> **EXERCISE DESCRIPTION**
Please return the full listing below without altering anything.

==================================================

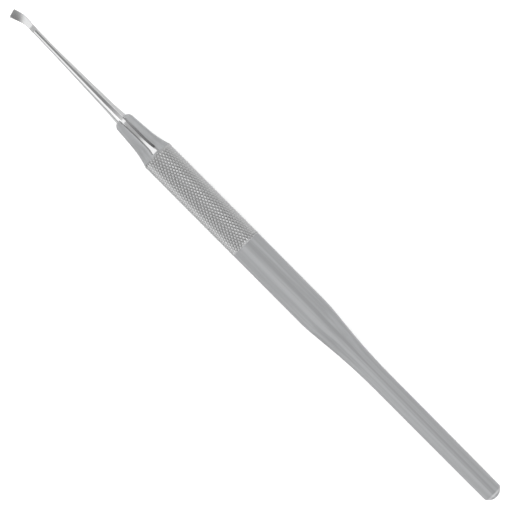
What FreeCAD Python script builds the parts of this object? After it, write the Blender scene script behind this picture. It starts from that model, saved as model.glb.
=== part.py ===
import FreeCAD, Part
import Sketcher

import math
import os

from FreeCAD import Placement, Rotation, Vector

# Chisel scaler, one piece of stainless steel, in millimetres. It lies on a table with its long axis along X,
# the blade towards +X and the face of the blade up. While it is modelled, the tail end is at X = 0 and the
# long axis is at Y = Z = 0. The finished solid is then moved, so that the origin is under its middle.
# Angles are in degrees. An offset is along Y and a level along Z, both from the long axis.

SIZES = {
    # slim tail, very slightly conical, with a domed end
    "tail_length": 37.8,
    "tail_end_diameter": 4.86,
    "tail_diameter": 5.02,
    "tail_dome_radius": 2.8,
    "tail_rim_radius": 0.8,
    # ogee swell from the tail to the grip
    "swell_length": 23.6,
    "swell_hollow_radius": 150,
    "swell_crown_radius": 43,
    # smooth grip
    "smooth_length": 21.6,
    "grip_diameter": 7.85,
    # diamond knurl
    "knurl_length": 29.4,
    "knurl_diameter": 8,
    "knurl_depth": 0.22,
    "knurl_starts": 32,
    "knurl_helix_angle": 30,
    "knurl_end_step": 0.03,
    "knurl_core_wall": 0.35,
    # hollow front cone and rounded nose
    "cone_length": 10.5,
    "cone_back_diameter": 7.76,
    "cone_hollow_radius": 25,
    "cone_taper": 4,
    "nose_diameter": 4.88,
    "nose_radius": 1.6,
    # trumpet flare
    "flare_length": 7.1,
    "flare_diameter": 3.2,
    "flare_hollow_radius": 80,
    # shank, gently bent away from the blade's side
    "shank_back_length": 9,
    "shank_back_diameter": 2.43,
    "shank_middle_length": 8,
    "shank_middle_diameter": 1.89,
    "shank_middle_offset": -0.08,
    "shank_front_length": 7.05,
    "shank_front_diameter": 1.52,
    "shank_front_offset": -0.17,
    # neck, with a small facet ground on its side
    "neck_diameter": 1.47,
    "neck_offset": -0.28,
    "neck_facet_length": 1.15,
    "neck_facet_depth": 0.18,
    "neck_facet_angle": 50,
    # blade blank: oval sections that flatten and sweep sideways
    "root_length": 1.45,
    "root_width": 1.62,
    "root_thickness": 1.3,
    "root_offset": -0.31,
    "root_level": -0.12,
    "belly_length": 1.9,
    "belly_width": 2.1,
    "belly_thickness": 0.9,
    "belly_offset": -0.08,
    "belly_level": -0.36,
    "heel_length": 1.4,
    "heel_width": 2.33,
    "heel_thickness": 0.72,
    "heel_offset": 0.35,
    "heel_level": -0.45,
    "edge_length": 1.03,
    "edge_offset": 0.62,
    "toe_length": 0.8,
    "toe_width": 2.37,
    "toe_thickness": 0.64,
    "toe_offset": 0.84,
    "toe_level": -0.45,
    # face of the blade: falls from the neck, turned a little sideways, and ends level
    "face_neck_level": 0.35,
    "face_neck_roll": 12,
    "face_root_level": 0.06,
    "face_root_roll": 11,
    "face_belly_level": -0.24,
    "face_belly_roll": 5,
    "face_level": -0.27,
    # straight cutting edge, square to the swept blade and bevelled from below
    "edge_sweep": 17.3,
    "edge_land": 0.05,
    "edge_bevel": 45,
    # thumb flute: its floor lies this far under the cone, the nose's rounding included
    "flute_depth": 0.7,
    # its cutter stands on a plane that falls towards the nose, and is widest at its top
    "flute_bottom_level": 2.62,
    "flute_bottom_slope": 6.5,
    "flute_rise": 1.4,
    # four stations, from the knurl's end: side walls at the bottom, and how far they lean out at the top
    "flute_end_place": 0.35,
    "flute_end_near": 0.35,
    "flute_end_far": 0.95,
    "flute_end_near_lean": 0.6,
    "flute_end_far_lean": 0.45,
    "flute_back_place": 1.7,
    "flute_back_near": 0.14,
    "flute_back_far": 0.36,
    "flute_back_near_lean": 0.75,
    "flute_back_far_lean": 1.54,
    "flute_nose_place": 10.3,
    "flute_nose_near": 0.27,
    "flute_nose_far": 0.19,
    "flute_nose_near_lean": 0.6,
    "flute_nose_far_lean": 1.22,
    "flute_mouth_place": 12.3,
    "flute_mouth_near": 0.45,
    "flute_mouth_far": 0.45,
    "flute_mouth_near_lean": 0.85,
    "flute_mouth_far_lean": 1.45,
}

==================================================

> **EXERCISE RESPONSE**
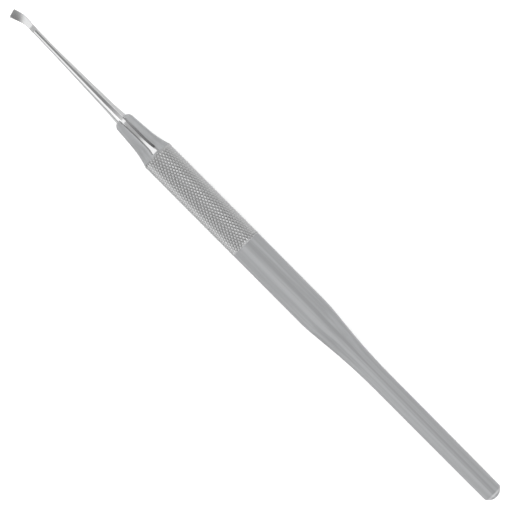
What FreeCAD Python script builds the parts of this object? After it, write the Blender scene script behind this picture. It starts from that model, saved as model.glb.
=== part.py ===
import FreeCAD, Part
import Sketcher

import math
import os

from FreeCAD import Placement, Rotation, Vector

# Chisel scaler, one piece of stainless steel, in millimetres. It lies on a table with its long axis along X,
# the blade towards +X and the face of the blade up. While it is modelled, the tail end is at X = 0 and the
# long axis is at Y = Z = 0. The finished solid is then moved, so that the origin is under its middle.
# Angles are in degrees. An offset is along Y and a level along Z, both from the long axis.

SIZES = {
    # slim tail, very slightly conical, with a domed end
    "tail_length": 37.8,
    "tail_end_diameter": 4.86,
    "tail_diameter": 5.02,
    "tail_dome_radius": 2.8,
    "tail_rim_radius": 0.8,
    # ogee swell from the tail to the grip
    "swell_length": 23.6,
    "swell_hollow_radius": 150,
    "swell_crown_radius": 43,
    # smooth grip
    "smooth_length": 21.6,
    "grip_diameter": 7.85,
    # diamond knurl
    "knurl_length": 29.4,
    "knurl_diameter": 8,
    "knurl_depth": 0.22,
    "knurl_starts": 32,
    "knurl_helix_angle": 30,
    "knurl_end_step": 0.03,
    "knurl_core_wall": 0.35,
    # hollow front cone and rounded nose
    "cone_length": 10.5,
    "cone_back_diameter": 7.76,
    "cone_hollow_radius": 25,
    "cone_taper": 4,
    "nose_diameter": 4.88,
    "nose_radius": 1.6,
    # trumpet flare
    "flare_length": 7.1,
    "flare_diameter": 3.2,
    "flare_hollow_radius": 80,
    # shank, gently bent away from the blade's side
    "shank_back_length": 9,
    "shank_back_diameter": 2.43,
    "shank_middle_length": 8,
    "shank_middle_diameter": 1.89,
    "shank_middle_offset": -0.08,
    "shank_front_length": 7.05,
    "shank_front_diameter": 1.52,
    "shank_front_offset": -0.17,
    # neck, with a small facet ground on its side
    "neck_diameter": 1.47,
    "neck_offset": -0.28,
    "neck_facet_length": 1.15,
    "neck_facet_depth": 0.18,
    "neck_facet_angle": 50,
    # blade blank: oval sections that flatten and sweep sideways
    "root_length": 1.45,
    "root_width": 1.62,
    "root_thickness": 1.3,
    "root_offset": -0.31,
    "root_level": -0.12,
    "belly_length": 1.9,
    "belly_width": 2.1,
    "belly_thickness": 0.9,
    "belly_offset": -0.08,
    "belly_level": -0.36,
    "heel_length": 1.4,
    "heel_width": 2.33,
    "heel_thickness": 0.72,
    "heel_offset": 0.35,
    "heel_level": -0.45,
    "edge_length": 1.03,
    "edge_offset": 0.62,
    "toe_length": 0.8,
    "toe_width": 2.37,
    "toe_thickness": 0.64,
    "toe_offset": 0.84,
    "toe_level": -0.45,
    # face of the blade: falls from the neck, turned a little sideways, and ends level
    "face_neck_level": 0.35,
    "face_neck_roll": 12,
    "face_root_level": 0.06,
    "face_root_roll": 11,
    "face_belly_level": -0.24,
    "face_belly_roll": 5,
    "face_level": -0.27,
    # straight cutting edge, square to the swept blade and bevelled from below
    "edge_sweep": 17.3,
    "edge_land": 0.05,
    "edge_bevel": 45,
    # thumb flute: its floor lies this far under the cone, the nose's rounding included
    "flute_depth": 0.7,
    # its cutter stands on a plane that falls towards the nose, and is widest at its top
    "flute_bottom_level": 2.62,
    "flute_bottom_slope": 6.5,
    "flute_rise": 1.4,
    # four stations, from the knurl's end: side walls at the bottom, and how far they lean out at the top
    "flute_end_place": 0.35,
    "flute_end_near": 0.35,
    "flute_end_far": 0.95,
    "flute_end_near_lean": 0.6,
    "flute_end_far_lean": 0.45,
    "flute_back_place": 1.7,
    "flute_back_near": 0.14,
    "flute_back_far": 0.36,
    "flute_back_near_lean": 0.75,
    "flute_back_far_lean": 1.54,
    "flute_nose_place": 10.3,
    "flute_nose_near": 0.27,
    "flute_nose_far": 0.19,
    "flute_nose_near_lean": 0.6,
    "flute_nose_far_lean": 1.22,
    "flute_mouth_place": 12.3,
    "flute_mouth_near": 0.45,
    "flute_mouth_far": 0.45,
    "flute_mouth_near_lean": 0.85,
    "flute_mouth_far_lean": 1.45,
}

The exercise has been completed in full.